* Required work: Your answer should be one number: how many lines of the records hold the string "JSON".

* Listed records:

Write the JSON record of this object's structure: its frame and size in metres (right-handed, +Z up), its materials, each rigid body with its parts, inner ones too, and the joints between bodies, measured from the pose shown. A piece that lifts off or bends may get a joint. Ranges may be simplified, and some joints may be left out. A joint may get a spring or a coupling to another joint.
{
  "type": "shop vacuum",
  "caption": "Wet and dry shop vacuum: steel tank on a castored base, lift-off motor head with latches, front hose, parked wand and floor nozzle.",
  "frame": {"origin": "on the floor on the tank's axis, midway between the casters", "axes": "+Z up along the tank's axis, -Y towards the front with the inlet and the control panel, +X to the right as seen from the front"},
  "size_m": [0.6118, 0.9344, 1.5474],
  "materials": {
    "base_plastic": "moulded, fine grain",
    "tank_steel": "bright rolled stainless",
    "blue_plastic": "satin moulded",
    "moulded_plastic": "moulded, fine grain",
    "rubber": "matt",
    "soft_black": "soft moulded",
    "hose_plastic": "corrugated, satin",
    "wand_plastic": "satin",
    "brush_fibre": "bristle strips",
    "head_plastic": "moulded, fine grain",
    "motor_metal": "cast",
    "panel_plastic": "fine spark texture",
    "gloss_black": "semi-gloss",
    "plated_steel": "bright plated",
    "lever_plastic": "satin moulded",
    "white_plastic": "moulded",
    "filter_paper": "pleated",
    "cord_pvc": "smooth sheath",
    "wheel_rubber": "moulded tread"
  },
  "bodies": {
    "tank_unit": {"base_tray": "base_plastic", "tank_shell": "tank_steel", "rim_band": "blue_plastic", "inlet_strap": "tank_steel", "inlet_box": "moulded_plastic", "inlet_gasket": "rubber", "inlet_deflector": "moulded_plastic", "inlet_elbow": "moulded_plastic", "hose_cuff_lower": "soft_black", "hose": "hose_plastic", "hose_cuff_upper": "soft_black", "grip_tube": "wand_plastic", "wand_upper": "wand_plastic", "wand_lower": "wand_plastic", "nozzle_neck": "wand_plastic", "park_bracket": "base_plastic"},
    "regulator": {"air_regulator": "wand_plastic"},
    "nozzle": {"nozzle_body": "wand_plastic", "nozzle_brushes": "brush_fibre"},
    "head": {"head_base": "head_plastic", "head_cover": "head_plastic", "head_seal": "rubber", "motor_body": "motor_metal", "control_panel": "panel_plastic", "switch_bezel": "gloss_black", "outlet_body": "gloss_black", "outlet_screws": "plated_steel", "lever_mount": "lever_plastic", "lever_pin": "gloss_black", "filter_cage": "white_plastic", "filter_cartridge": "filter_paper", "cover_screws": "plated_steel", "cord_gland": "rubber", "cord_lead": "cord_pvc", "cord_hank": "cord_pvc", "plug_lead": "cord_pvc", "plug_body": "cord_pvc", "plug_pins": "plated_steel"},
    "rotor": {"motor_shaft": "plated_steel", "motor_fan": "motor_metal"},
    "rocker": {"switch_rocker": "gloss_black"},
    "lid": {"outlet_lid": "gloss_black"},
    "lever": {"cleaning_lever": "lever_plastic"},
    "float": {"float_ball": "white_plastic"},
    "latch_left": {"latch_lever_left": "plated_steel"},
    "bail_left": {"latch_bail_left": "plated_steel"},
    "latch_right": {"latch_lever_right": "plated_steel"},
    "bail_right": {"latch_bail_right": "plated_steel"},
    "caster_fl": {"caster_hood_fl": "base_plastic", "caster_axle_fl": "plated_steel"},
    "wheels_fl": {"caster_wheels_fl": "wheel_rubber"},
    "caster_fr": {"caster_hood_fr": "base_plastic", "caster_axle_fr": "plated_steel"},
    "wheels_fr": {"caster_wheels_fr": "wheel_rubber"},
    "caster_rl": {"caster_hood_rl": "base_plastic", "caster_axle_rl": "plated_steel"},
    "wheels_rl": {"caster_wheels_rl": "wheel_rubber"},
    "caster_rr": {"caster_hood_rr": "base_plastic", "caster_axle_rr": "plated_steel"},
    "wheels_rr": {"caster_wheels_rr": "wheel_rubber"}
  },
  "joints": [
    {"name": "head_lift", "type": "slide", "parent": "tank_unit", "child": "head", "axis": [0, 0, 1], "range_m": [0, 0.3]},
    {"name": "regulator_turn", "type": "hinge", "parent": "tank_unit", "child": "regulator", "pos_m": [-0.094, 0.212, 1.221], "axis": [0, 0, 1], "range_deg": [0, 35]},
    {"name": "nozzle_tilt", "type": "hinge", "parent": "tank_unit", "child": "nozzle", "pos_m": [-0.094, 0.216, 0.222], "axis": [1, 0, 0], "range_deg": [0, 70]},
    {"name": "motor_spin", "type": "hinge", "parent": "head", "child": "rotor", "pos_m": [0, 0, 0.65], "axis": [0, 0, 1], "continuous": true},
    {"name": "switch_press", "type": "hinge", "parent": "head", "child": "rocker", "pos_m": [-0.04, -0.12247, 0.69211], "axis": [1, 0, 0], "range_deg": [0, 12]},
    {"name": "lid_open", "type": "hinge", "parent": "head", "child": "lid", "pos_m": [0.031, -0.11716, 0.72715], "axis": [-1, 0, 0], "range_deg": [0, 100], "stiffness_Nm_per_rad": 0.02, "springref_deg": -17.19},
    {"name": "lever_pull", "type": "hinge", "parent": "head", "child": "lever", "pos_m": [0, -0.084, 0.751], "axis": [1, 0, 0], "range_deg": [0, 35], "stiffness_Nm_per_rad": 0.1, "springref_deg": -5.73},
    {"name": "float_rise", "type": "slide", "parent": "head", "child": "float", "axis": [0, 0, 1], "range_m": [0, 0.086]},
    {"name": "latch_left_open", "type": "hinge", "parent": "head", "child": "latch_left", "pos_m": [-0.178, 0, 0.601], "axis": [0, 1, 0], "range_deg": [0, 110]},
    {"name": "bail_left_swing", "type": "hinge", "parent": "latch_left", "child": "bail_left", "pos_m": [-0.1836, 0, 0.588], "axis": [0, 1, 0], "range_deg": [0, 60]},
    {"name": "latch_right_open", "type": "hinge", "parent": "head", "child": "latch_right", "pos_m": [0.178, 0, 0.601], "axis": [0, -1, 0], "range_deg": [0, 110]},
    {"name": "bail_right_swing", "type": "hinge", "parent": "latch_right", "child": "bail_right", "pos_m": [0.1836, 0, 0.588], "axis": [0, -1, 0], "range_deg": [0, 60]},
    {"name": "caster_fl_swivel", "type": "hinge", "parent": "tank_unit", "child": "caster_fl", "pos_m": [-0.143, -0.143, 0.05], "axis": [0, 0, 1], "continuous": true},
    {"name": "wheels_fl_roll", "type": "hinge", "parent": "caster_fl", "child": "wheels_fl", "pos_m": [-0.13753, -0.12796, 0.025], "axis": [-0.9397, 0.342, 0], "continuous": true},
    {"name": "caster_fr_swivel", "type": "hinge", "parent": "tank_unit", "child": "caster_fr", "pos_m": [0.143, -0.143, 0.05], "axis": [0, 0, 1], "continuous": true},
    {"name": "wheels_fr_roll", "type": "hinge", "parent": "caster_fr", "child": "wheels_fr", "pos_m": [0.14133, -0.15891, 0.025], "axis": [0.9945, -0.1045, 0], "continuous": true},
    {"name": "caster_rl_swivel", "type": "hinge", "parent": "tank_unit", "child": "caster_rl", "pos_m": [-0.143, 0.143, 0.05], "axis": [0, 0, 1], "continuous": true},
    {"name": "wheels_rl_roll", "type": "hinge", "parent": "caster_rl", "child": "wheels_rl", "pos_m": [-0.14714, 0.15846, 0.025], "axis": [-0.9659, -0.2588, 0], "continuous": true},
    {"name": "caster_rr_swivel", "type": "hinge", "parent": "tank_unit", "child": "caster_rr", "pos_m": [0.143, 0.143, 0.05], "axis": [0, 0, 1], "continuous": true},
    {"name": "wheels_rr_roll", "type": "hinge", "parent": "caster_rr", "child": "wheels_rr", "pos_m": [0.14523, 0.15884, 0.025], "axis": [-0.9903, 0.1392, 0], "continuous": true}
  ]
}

==

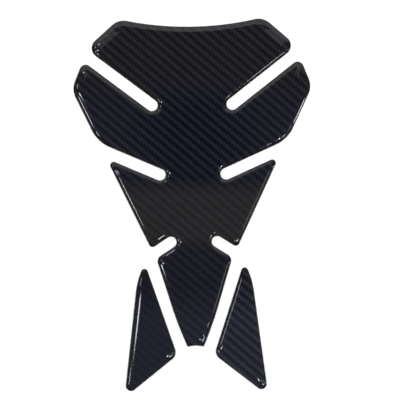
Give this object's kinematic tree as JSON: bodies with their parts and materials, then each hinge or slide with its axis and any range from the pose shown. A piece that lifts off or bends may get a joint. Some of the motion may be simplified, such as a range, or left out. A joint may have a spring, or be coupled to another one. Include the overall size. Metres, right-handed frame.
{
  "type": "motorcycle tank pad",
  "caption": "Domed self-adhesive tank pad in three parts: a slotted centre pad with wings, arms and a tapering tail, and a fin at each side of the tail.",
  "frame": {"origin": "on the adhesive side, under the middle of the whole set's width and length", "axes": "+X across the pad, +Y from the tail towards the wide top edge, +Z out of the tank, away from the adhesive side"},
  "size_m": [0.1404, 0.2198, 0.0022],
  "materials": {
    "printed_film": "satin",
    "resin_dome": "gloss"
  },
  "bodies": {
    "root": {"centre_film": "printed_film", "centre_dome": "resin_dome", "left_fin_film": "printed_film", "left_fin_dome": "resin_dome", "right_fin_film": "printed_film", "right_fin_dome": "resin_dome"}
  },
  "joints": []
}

--

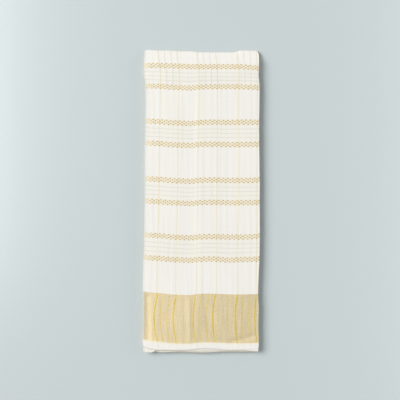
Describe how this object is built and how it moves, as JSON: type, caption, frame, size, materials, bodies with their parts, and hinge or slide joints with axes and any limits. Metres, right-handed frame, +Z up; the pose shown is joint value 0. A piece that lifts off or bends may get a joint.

* Answer: 3